_Source data_
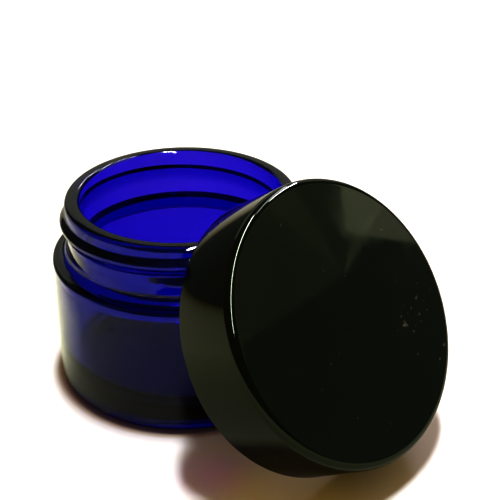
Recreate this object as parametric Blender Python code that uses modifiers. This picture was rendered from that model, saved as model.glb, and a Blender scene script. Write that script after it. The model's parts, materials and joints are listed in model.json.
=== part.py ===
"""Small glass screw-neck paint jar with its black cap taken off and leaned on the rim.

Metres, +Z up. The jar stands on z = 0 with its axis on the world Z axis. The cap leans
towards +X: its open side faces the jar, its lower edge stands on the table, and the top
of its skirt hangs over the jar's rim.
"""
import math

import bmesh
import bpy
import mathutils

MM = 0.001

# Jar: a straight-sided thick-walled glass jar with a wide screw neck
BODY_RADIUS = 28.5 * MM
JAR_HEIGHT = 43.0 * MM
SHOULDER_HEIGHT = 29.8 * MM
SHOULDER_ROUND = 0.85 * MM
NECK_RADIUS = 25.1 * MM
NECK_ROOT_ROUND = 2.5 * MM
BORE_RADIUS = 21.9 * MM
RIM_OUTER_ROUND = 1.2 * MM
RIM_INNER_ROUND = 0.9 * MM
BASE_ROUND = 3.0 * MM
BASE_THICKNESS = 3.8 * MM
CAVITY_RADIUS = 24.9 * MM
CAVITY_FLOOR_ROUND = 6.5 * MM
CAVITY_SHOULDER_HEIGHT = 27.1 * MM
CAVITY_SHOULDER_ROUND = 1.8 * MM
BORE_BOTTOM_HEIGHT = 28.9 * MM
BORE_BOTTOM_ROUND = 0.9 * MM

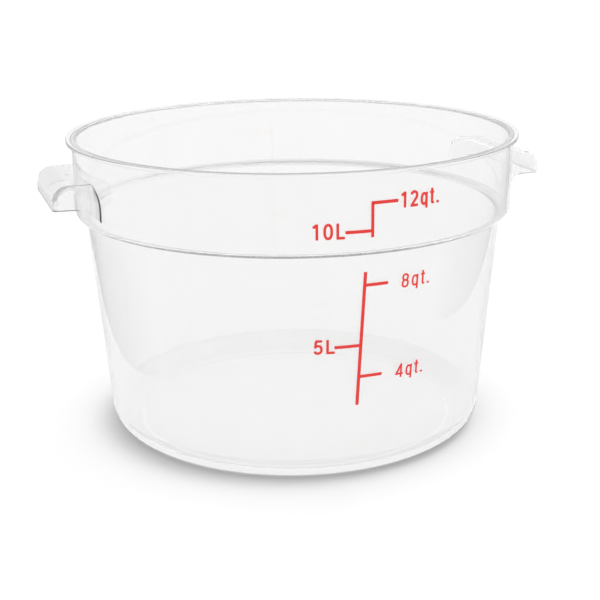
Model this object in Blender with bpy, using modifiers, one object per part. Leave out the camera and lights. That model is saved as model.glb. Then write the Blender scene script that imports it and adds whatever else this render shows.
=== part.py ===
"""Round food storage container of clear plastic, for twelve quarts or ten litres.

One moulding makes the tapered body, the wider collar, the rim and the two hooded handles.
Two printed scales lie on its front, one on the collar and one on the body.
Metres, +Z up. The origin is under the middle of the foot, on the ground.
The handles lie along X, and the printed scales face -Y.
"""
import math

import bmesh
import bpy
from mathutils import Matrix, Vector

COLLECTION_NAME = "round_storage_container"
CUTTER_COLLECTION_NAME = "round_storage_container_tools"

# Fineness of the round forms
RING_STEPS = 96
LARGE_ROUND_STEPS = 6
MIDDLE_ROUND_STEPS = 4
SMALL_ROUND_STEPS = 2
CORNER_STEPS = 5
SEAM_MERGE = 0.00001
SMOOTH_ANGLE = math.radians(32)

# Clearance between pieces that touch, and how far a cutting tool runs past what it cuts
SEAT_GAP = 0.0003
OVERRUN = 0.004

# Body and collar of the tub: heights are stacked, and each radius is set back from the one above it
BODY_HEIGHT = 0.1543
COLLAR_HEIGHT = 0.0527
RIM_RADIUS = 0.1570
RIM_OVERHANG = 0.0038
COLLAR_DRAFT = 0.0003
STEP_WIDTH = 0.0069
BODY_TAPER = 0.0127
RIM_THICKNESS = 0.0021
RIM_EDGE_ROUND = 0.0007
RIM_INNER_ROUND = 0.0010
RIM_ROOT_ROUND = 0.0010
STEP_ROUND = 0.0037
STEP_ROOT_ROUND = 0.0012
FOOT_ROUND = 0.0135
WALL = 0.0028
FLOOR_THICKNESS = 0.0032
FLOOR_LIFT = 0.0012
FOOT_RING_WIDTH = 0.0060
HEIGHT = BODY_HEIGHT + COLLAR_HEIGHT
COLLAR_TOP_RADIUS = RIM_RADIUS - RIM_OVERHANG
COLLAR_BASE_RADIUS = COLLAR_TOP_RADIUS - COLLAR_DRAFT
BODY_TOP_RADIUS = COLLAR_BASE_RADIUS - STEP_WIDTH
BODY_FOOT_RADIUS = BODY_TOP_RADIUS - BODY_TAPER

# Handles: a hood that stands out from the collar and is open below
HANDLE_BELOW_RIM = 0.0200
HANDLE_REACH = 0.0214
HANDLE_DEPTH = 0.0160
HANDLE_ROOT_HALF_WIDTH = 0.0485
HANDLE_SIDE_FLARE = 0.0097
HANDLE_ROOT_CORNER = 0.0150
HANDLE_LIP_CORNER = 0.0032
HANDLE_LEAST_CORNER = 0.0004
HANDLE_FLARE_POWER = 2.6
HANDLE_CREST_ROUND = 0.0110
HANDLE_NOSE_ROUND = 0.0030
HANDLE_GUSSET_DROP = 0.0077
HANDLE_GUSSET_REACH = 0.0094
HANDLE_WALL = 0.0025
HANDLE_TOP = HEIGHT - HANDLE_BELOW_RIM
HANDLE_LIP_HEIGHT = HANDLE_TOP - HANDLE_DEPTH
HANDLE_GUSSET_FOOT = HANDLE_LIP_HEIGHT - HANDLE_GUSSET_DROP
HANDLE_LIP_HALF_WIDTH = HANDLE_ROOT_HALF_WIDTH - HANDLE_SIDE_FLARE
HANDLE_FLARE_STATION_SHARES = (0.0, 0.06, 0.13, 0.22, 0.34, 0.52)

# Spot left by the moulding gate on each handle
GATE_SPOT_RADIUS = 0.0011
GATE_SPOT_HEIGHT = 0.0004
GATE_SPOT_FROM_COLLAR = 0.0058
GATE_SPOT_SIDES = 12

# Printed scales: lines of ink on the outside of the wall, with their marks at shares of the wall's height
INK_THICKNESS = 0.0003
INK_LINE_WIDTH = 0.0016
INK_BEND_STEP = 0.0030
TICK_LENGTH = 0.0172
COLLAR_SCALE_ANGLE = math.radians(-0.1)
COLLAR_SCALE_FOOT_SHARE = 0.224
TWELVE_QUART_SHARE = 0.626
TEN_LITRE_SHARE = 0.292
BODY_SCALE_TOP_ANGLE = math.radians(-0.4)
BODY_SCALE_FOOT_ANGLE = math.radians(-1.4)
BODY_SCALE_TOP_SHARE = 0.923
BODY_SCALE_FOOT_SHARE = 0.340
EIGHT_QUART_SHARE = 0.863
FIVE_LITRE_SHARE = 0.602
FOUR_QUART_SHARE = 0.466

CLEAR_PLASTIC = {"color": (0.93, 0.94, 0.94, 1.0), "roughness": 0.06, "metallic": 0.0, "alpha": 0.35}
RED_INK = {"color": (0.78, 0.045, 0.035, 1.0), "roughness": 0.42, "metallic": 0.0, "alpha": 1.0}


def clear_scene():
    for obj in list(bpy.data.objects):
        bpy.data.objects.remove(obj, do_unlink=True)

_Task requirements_
Copy every record exactly, with nothing added or dropped.

_Finished task_
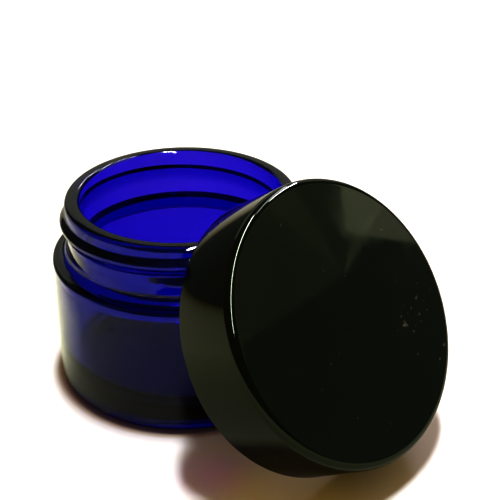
Recreate this object as parametric Blender Python code that uses modifiers. This picture was rendered from that model, saved as model.glb, and a Blender scene script. Write that script after it. The model's parts, materials and joints are listed in model.json.
=== part.py ===
"""Small glass screw-neck paint jar with its black cap taken off and leaned on the rim.

Metres, +Z up. The jar stands on z = 0 with its axis on the world Z axis. The cap leans
towards +X: its open side faces the jar, its lower edge stands on the table, and the top
of its skirt hangs over the jar's rim.
"""
import math

import bmesh
import bpy
import mathutils

MM = 0.001

# Jar: a straight-sided thick-walled glass jar with a wide screw neck
BODY_RADIUS = 28.5 * MM
JAR_HEIGHT = 43.0 * MM
SHOULDER_HEIGHT = 29.8 * MM
SHOULDER_ROUND = 0.85 * MM
NECK_RADIUS = 25.1 * MM
NECK_ROOT_ROUND = 2.5 * MM
BORE_RADIUS = 21.9 * MM
RIM_OUTER_ROUND = 1.2 * MM
RIM_INNER_ROUND = 0.9 * MM
BASE_ROUND = 3.0 * MM
BASE_THICKNESS = 3.8 * MM
CAVITY_RADIUS = 24.9 * MM
CAVITY_FLOOR_ROUND = 6.5 * MM
CAVITY_SHOULDER_HEIGHT = 27.1 * MM
CAVITY_SHOULDER_ROUND = 1.8 * MM
BORE_BOTTOM_HEIGHT = 28.9 * MM
BORE_BOTTOM_ROUND = 0.9 * MM

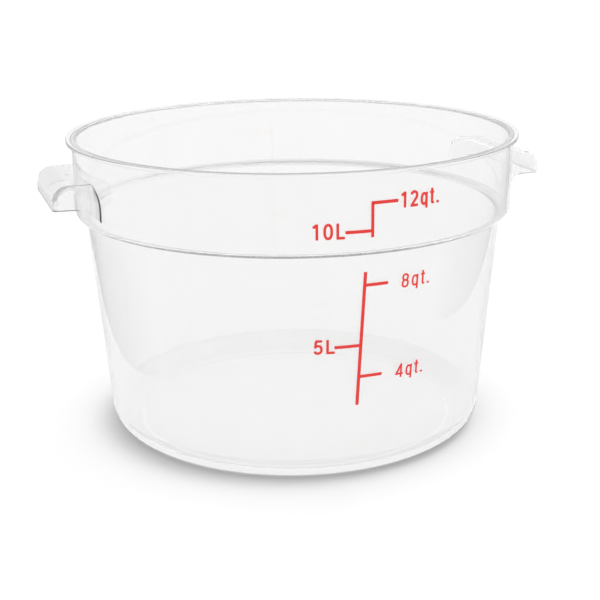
Model this object in Blender with bpy, using modifiers, one object per part. Leave out the camera and lights. That model is saved as model.glb. Then write the Blender scene script that imports it and adds whatever else this render shows.
=== part.py ===
"""Round food storage container of clear plastic, for twelve quarts or ten litres.

One moulding makes the tapered body, the wider collar, the rim and the two hooded handles.
Two printed scales lie on its front, one on the collar and one on the body.
Metres, +Z up. The origin is under the middle of the foot, on the ground.
The handles lie along X, and the printed scales face -Y.
"""
import math

import bmesh
import bpy
from mathutils import Matrix, Vector

COLLECTION_NAME = "round_storage_container"
CUTTER_COLLECTION_NAME = "round_storage_container_tools"

# Fineness of the round forms
RING_STEPS = 96
LARGE_ROUND_STEPS = 6
MIDDLE_ROUND_STEPS = 4
SMALL_ROUND_STEPS = 2
CORNER_STEPS = 5
SEAM_MERGE = 0.00001
SMOOTH_ANGLE = math.radians(32)

# Clearance between pieces that touch, and how far a cutting tool runs past what it cuts
SEAT_GAP = 0.0003
OVERRUN = 0.004

# Body and collar of the tub: heights are stacked, and each radius is set back from the one above it
BODY_HEIGHT = 0.1543
COLLAR_HEIGHT = 0.0527
RIM_RADIUS = 0.1570
RIM_OVERHANG = 0.0038
COLLAR_DRAFT = 0.0003
STEP_WIDTH = 0.0069
BODY_TAPER = 0.0127
RIM_THICKNESS = 0.0021
RIM_EDGE_ROUND = 0.0007
RIM_INNER_ROUND = 0.0010
RIM_ROOT_ROUND = 0.0010
STEP_ROUND = 0.0037
STEP_ROOT_ROUND = 0.0012
FOOT_ROUND = 0.0135
WALL = 0.0028
FLOOR_THICKNESS = 0.0032
FLOOR_LIFT = 0.0012
FOOT_RING_WIDTH = 0.0060
HEIGHT = BODY_HEIGHT + COLLAR_HEIGHT
COLLAR_TOP_RADIUS = RIM_RADIUS - RIM_OVERHANG
COLLAR_BASE_RADIUS = COLLAR_TOP_RADIUS - COLLAR_DRAFT
BODY_TOP_RADIUS = COLLAR_BASE_RADIUS - STEP_WIDTH
BODY_FOOT_RADIUS = BODY_TOP_RADIUS - BODY_TAPER

# Handles: a hood that stands out from the collar and is open below
HANDLE_BELOW_RIM = 0.0200
HANDLE_REACH = 0.0214
HANDLE_DEPTH = 0.0160
HANDLE_ROOT_HALF_WIDTH = 0.0485
HANDLE_SIDE_FLARE = 0.0097
HANDLE_ROOT_CORNER = 0.0150
HANDLE_LIP_CORNER = 0.0032
HANDLE_LEAST_CORNER = 0.0004
HANDLE_FLARE_POWER = 2.6
HANDLE_CREST_ROUND = 0.0110
HANDLE_NOSE_ROUND = 0.0030
HANDLE_GUSSET_DROP = 0.0077
HANDLE_GUSSET_REACH = 0.0094
HANDLE_WALL = 0.0025
HANDLE_TOP = HEIGHT - HANDLE_BELOW_RIM
HANDLE_LIP_HEIGHT = HANDLE_TOP - HANDLE_DEPTH
HANDLE_GUSSET_FOOT = HANDLE_LIP_HEIGHT - HANDLE_GUSSET_DROP
HANDLE_LIP_HALF_WIDTH = HANDLE_ROOT_HALF_WIDTH - HANDLE_SIDE_FLARE
HANDLE_FLARE_STATION_SHARES = (0.0, 0.06, 0.13, 0.22, 0.34, 0.52)

# Spot left by the moulding gate on each handle
GATE_SPOT_RADIUS = 0.0011
GATE_SPOT_HEIGHT = 0.0004
GATE_SPOT_FROM_COLLAR = 0.0058
GATE_SPOT_SIDES = 12

# Printed scales: lines of ink on the outside of the wall, with their marks at shares of the wall's height
INK_THICKNESS = 0.0003
INK_LINE_WIDTH = 0.0016
INK_BEND_STEP = 0.0030
TICK_LENGTH = 0.0172
COLLAR_SCALE_ANGLE = math.radians(-0.1)
COLLAR_SCALE_FOOT_SHARE = 0.224
TWELVE_QUART_SHARE = 0.626
TEN_LITRE_SHARE = 0.292
BODY_SCALE_TOP_ANGLE = math.radians(-0.4)
BODY_SCALE_FOOT_ANGLE = math.radians(-1.4)
BODY_SCALE_TOP_SHARE = 0.923
BODY_SCALE_FOOT_SHARE = 0.340
EIGHT_QUART_SHARE = 0.863
FIVE_LITRE_SHARE = 0.602
FOUR_QUART_SHARE = 0.466

CLEAR_PLASTIC = {"color": (0.93, 0.94, 0.94, 1.0), "roughness": 0.06, "metallic": 0.0, "alpha": 0.35}
RED_INK = {"color": (0.78, 0.045, 0.035, 1.0), "roughness": 0.42, "metallic": 0.0, "alpha": 1.0}


def clear_scene():
    for obj in list(bpy.data.objects):
        bpy.data.objects.remove(obj, do_unlink=True)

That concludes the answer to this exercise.